I would be more impressed had he made the offer in private to copterdoc and copterdoc would have posted telling us about the offer, and I believe that he would have. As it is it looks to me like he called him out and tried to grandstand a bit, but maybe copterdoc feels differently.


----------



## rookie

Wade
Copter Doc was sincere in his observations about our launchers and he is a pretty good man. I have no issues with him and tried very hard to make him happy with his launcher. My offer to him is open and I was sincere in my offer to buy it back. I asked him to contact me so we could address his concerns! To date he has not done this but I wish he would. I would be happy to fix his frame or buy it back; even though he did not purchase it from us. We stand behind our products long after the warranty has expired. The last thing dog trainers need is a faulty piece of equipment when training. I spend a lot of time training my dogs and it upsets me to have to fix faulty equipment when doing a setup.
I was not my intention to call him out but rather doing my best to have him contact me. I would like to address the issues he brought to light. I am not one to grandstand, but sincere in my offer to either fix it or buy it back.
Warren Price
www.trainrite.net 



Wade Scroggins said:


> I would be more impressed had he made the offer in private to copterdoc and copterdoc would have posted telling us about the offer, and I believe that he would have.

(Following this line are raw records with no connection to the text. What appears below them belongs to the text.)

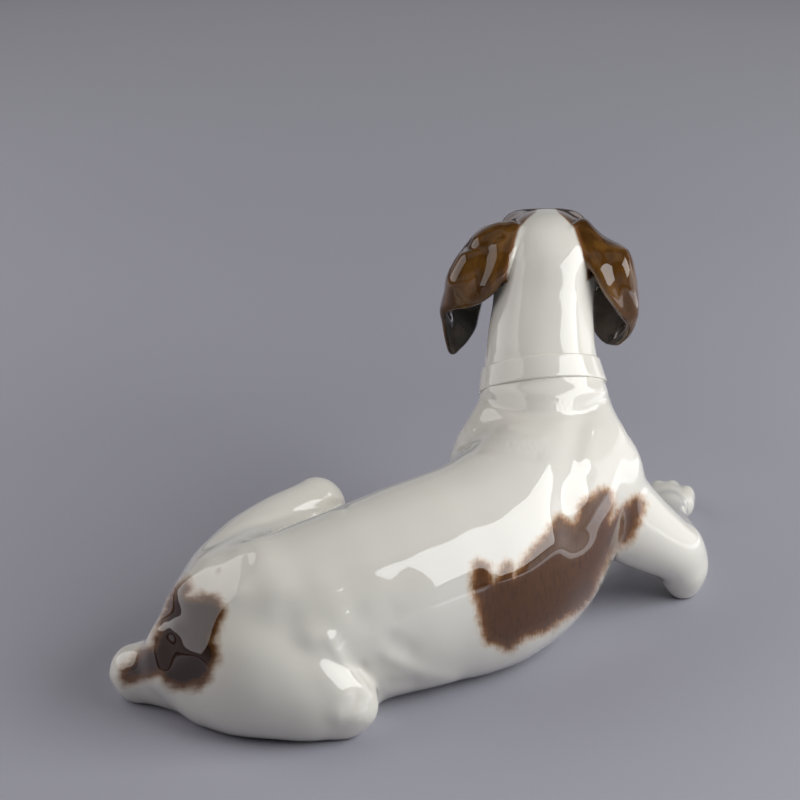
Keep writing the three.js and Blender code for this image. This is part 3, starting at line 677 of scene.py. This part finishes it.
def engrave(p, normals):
    """Moves the points by the relief, and turns the normals with it."""
    facing = smoothstep(*RELIEF_FACING, -normals @ VIEW)

    def height(q):
        return facing * relief(q) + swell(q)

    steps = SLOPE_STEP * np.eye(3)
    slope = np.stack([(height(p + s) - height(p - s)) / (2 * SLOPE_STEP) for s in steps], 1)
    slope -= (slope * normals).sum(1, keepdims=True) * normals
    return p + height(p)[:, None] * normals, unit(normals - slope)


# Painted patches: outlines in the picture

SHOULDER_PATCH = [
    (476.8, 563), (486, 567), (494, 584.5), (507.6, 564.5), (514, 578), (530, 555), (548, 535), (557, 520),
    (561, 519), (572, 525.6), (578.6, 520), (584, 504), (596, 496), (605, 491), (610.7, 500), (609.4, 525.6),
    (618.7, 513.6), (630.8, 503), (638.8, 499), (641.5, 507), (636, 524), (628, 539), (617.4, 545.7),
    (608, 556.4), (598.7, 573.8), (594.6, 587), (588, 599), (577, 608.7), (567.9, 614), (558.5, 620.7),
    (543.7, 630), (525, 635.4), (513, 644.8), (507.6, 647.5), (494, 642), (487.5, 639.5), (482, 620.7),
    (479.5, 604.6), (474, 588.6), (475.4, 573.8),
]
RUMP_PATCH = [
    (186.7, 580.4), (171.4, 593), (156, 636.5), (151, 645.5), (130.6, 662), (121.7, 672), (125.5, 682.4),
    (142, 678.6), (157.4, 674.8), (166.3, 682.4), (181.6, 687.6), (202, 685), (212, 668.4), (218.6, 657),
    (214.8, 639), (222.4, 614.8), (218.6, 599.5), (202, 595.7), (187, 597), (189, 585.5),
]
PIXELS_PER_MM = 2.9
PATCHES_END = (10, 20)  # places ahead of the chest's middle between which the patches stop
PATCH_FACING = (0.15, -0.35)  # how squarely the skin faces the camera where they fade and are gone
FAR_OUTSIDE = 30  # distance given to points that the photo doesn't show


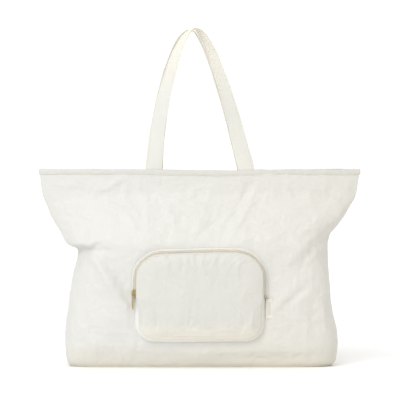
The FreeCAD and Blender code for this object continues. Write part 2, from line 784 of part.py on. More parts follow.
def make_gusset():
    """The pouch's lower wall, from one end of the zip round the bottom to the other."""
    body = new_body("pocket_gusset")
    path = wall_sketch(body, "gusset_path", WALL)
    w, low, r = dim("pouch_half"), dim("pouch_low"), dim("pouch_foot")
    end = "<zip_end> - <wall_gap>"
    top = number(end)
    up = Vector(0, 0, 1)
    quarter = math.pi / 2
    left = Part.ArcOfCircle(
        Part.Circle(Vector(-w + r, low + r), up, r), 2 * quarter, 3 * quarter
    )
    right = Part.ArcOfCircle(
        Part.Circle(Vector(w - r, low + r), up, r), 3 * quarter, 4 * quarter
    )
    g = closed_outline(
        path,
        [
            Part.LineSegment(Vector(-w, top), Vector(-w, low + r)),
            left,
            Part.LineSegment(Vector(-w + r, low), Vector(w - r, low)),
            right,
            Part.LineSegment(Vector(w, low + r), Vector(w, top)),
        ],
    )
    rule = Sketcher.Constraint
    for i in range(4):
        path.addConstraint(rule("Tangent", g + i, END, g + i + 1, START))
    path.addConstraint(rule("Vertical", g))
    path.addConstraint(rule("Symmetric", g + 2, START, g + 2, END, Y_AXIS, 0))
    path.addConstraint(rule("Equal", g + 1, g + 3))
    bind(path, rule("Radius", g + 1, r), "<pouch_foot>")
    bind(path, rule("DistanceX", g, START, *ORIGIN_POINT, w), "<pouch_half>")
    bind(path, rule("DistanceY", *ORIGIN_POINT, g + 2, START, low), "<pouch_low>")
    bind(path, rule("DistanceY", *ORIGIN_POINT, g, START, top), end)
    bind(path, rule("DistanceY", *ORIGIN_POINT, g + 4, END, top), end)
    path.Visibility = False
    section = new_sketch(body, "gusset_section", lift=top, lift_text=end)
    # the wall leans in from the seam to the edge of the pouch's face
    lean_in = "(<pouch_inset> + <cloth>)"
    rise = "(<pouch_deep> - 2 * <wall_gap>)"
    tilted_strip(
        section,
        "-<pouch_half>",
        f"-{WALL} - <wall_gap>",
        f"(-atan({rise} / {lean_in}) / 1 deg)",
        f"sqrt({rise}^2 + {lean_in}^2) - <cloth>",
        "<cloth>",
    )
    doc.recompute()
    return sweep(body, path, section, "gusset_pipe")


def make_pouch_sheet(label, inset, offset, thick):
    """A flat sheet with the pouch's outline, a distance inside its zip line."""
    body = new_body(label)
    sketch = wall_sketch(body, f"{label}_outline", offset)
    rounded_box(
        sketch,
        f"<pouch_half> - {inset}",
        f"<pouch_low> + {inset}",
        f"<pouch_top> - {inset}",
        f"<pouch_foot> - {inset}",
        f"<pouch_round> - {inset}",
    )
    pad(body, sketch, thick, name=f"{label}_pad")
    return finish_body(body)


def zip_frame(height, hand=-1):
    """Placement of the zip's own axes at a height: across, down the zip, out of the zip."""
    turn = math.radians(dim("zip_tilt"))
    wall = dim("belly_deep") + number(ZIP_OUT)
    return Placement(
        Matrix(
            hand * math.cos(turn), 0, hand * math.sin(turn), hand * dim("pouch_half"),
            math.sin(turn), 0, -math.cos(turn), -wall,
            0, hand, 0, height,
            0, 0, 0, 1,
        )
    )


def place(body, height, hand=-1):
    body.Placement = zip_frame(height, hand)
    return finish_body(body)


def plate_sketch(body, name, lift, pieces):
    sketch = new_sketch(body, name, lift=number(lift), lift_text=lift)
    for middle_x, low_y, wide, high in pieces:
        upright_box(sketch, middle_x, low_y, wide, high)
    return sketch


def make_top_stops():
    """Two small blocks that end the coils beside the slider."""
    body = new_body("zipper_top_stops")
    if hasattr(body, "AllowCompound"):
        body.AllowCompound = True
    half = "(<tape_split> + <coil_wide>) / 2"
    sketch = plate_sketch(
        body,
        "stop_outline",
        "0",
        [
            (f"{hand} * {half}", "0", "<coil_wide> - <tape_split> / 2", "<stop_long>")
            for hand in (-1, 1)
        ],
    )
    pad(body, sketch, "<coil_thick>", name="stop_pad")
    return place(body, dim("stop_top"))


def make_bottom_stop():
    """The block that joins both coils at the zip's far end."""
    body = new_body("zipper_bottom_stop")
    sketch = plate_sketch(
        body,
        "far_stop_outline",
        "0",
        [("0", "0", "2 * <coil_wide> + 2 * <slider_gap>", "2 * <stop_long>")],
    )
    pad(body, sketch, "<coil_thick> + <slider_gap>", name="far_stop_pad")
    return place(body, dim("zip_end") + dim("slider_gap"), hand=1)


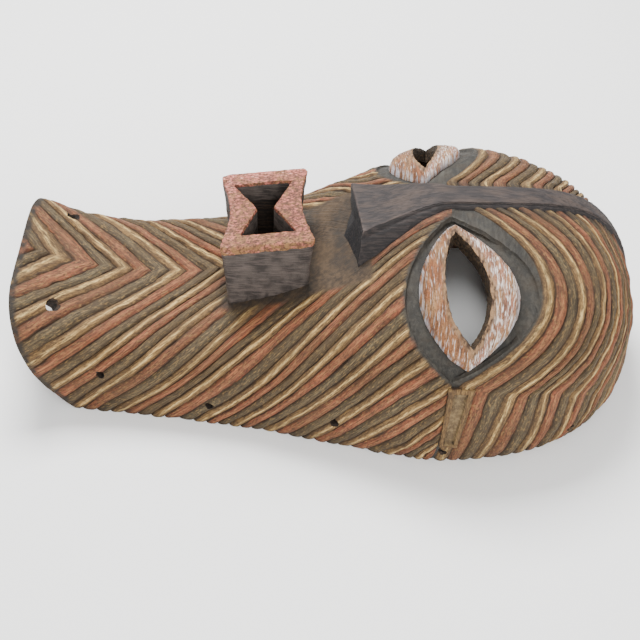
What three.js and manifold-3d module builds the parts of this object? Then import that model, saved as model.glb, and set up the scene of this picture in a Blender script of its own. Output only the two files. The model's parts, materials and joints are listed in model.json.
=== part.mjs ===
// A kifwebe mask carved from one block of wood, lying on its back rim. Millimetres, +Z up.
// The face looks up, the chin lies to -X, the crown to +X, and the rim's flat underside is Z = 0.
//
// Every place on the face has chart coordinates: its station, the distance along the midline,
// and its girth, the distance round the face from the midline. Past the brow line the chart is
// the flattened crown, with the same two coordinates measured from the top of the brow.

import * as THREE from "three";
import Module from "manifold-3d";

// Driving dimensions of the bare face, at stations from the chin to the widest place
const STATIONS = [-280, -230, -150, -60, 30, 110];
const HALF_WIDTHS = [109, 101, 108, 121, 143, 160];
const HEIGHTS = [112, 95, 85, 97, 138, 180];
const EQUATOR_HEIGHTS = [0, 0, 0, 6, 18, 33];
const CHIN_SQUARENESS = 4.4;
const BROW_SQUARENESS = 2.6;
const CROWN_REACH = 184;
const CROWN_SQUARENESS = 2.2;
const GIRTH_PER_DEGREE = 2.1;
const DEGREES_UNDER_EQUATOR = 18;
const RIM_TUCK = 0.049;
const CHIN_RAKE = 40;
const CHIN_FLAT_ANGLE = 0.4;
const WALL = 11;

// Carved stripes: rounded ridges with a groove on each side, three colours in turn
const STEP = 22;
const RIDGE = 1.3;
const GROOVE = 1.3;
const CHEEK_STRIPES = 43.5;
const BROW_STRIPES = 33;

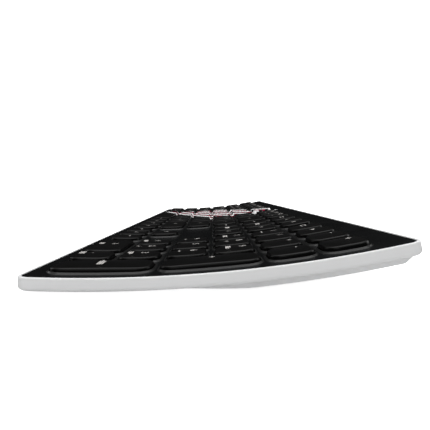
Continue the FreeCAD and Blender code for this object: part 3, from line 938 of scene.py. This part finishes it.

As it is it looks to me like he called him out and tried to grandstand a bit, but maybe copterdoc feels differently.


----------



## Kyle Bertram

For what it is worth I feel compelled to offer my own 2 cents worth.

Welds on light gauge tubing are some of the toughest to do short of TIG welding. Which would add significant expense. I am constantly trying to build a better mousetrap and the sticking point is always weight vs durability. The Trainrites are a very good balance of strength vs weight. You have to take care of them. If you abuse them yes you could have a problem. But the welds are the least of my concerns. The pouches and rings are a problem. But these are both third party parts and Trainrite does not have direct control of these. I personally have other items I would improve on....but I'll reserve my comments(not criticism) directly for John and Warren. Our club recently bought 5 of the pro model. I built 5 more of my own design(and I had to take great care in welding), in time and material I spent as much or more on the ones from our fab shop.
IMHO for club use and throwing flyers (with the exception of mine)they are hands down the best out there. 

Regarding the releases, They are only thing I am aware of, that are commercially available, but they are exceptional in workmanship and reliability. I don't think you can even buy the old style kick releases.


----------



## DoubleHaul

I thought it was a good honest review by Copterdoc--positive and negative--and appreciated the pictures. I also give Warren credit for his offer. There are a number of folks who sell stuff the the retrieving public who come on whenever anything negative is said and argue. Warren didn't do that and made a nice offer.


----------



## willson

Where can you buy the release?


----------



## BIG DOG

I think they went out of Buisness. I tried googling "trainrite, and train rite" said closed


----------



## Mullet Hunter

How bout some plans/dimensions on some homemade metal "aluminum" wingers.


----------



## willson

Winger I made a couple of years ago using 1 1/4", 1/8" wall square aluminum tubing. It is 8' tall, front support is 5' tall, width of yoke and frame is the same as Gunners Up large. All dimensions are the same for hole locations as Gunners Up except for hooks that are adjusted proportionately for extra height. All hardware I got at Ace except for rotary latch release, pouch, hinges and theraband silver tubing. This winger throws ducks/birds almost twice as far as the large Gunners Up on high setting.

If you click on the link below you can see it. Click on the picture once it comes up and it will enlarge.

http://s402.photobucket.com/user/willarry/story


----------



## rookie

*TrainRite*

For all of you who have asked questions about Train-Rite we will be up and producing equipment shortly. My partner John Clement passed away and we have had to reorganize the business. I have quit a list of people who want to place their orders. I have put them on a list and will fill those orders as they came in. I thank everyone for their loyalty and will post soon when we are manufacturing. If you wish to be placed on our list please E-mail Warren at [email protected]


----------



## Joe Dutro

willson said:


> Where can you buy the release?


I have 1 brand new TrainRite release here still. Its the manual/ remote version with the extension cord. I'd sell it for $175 shipped.


----------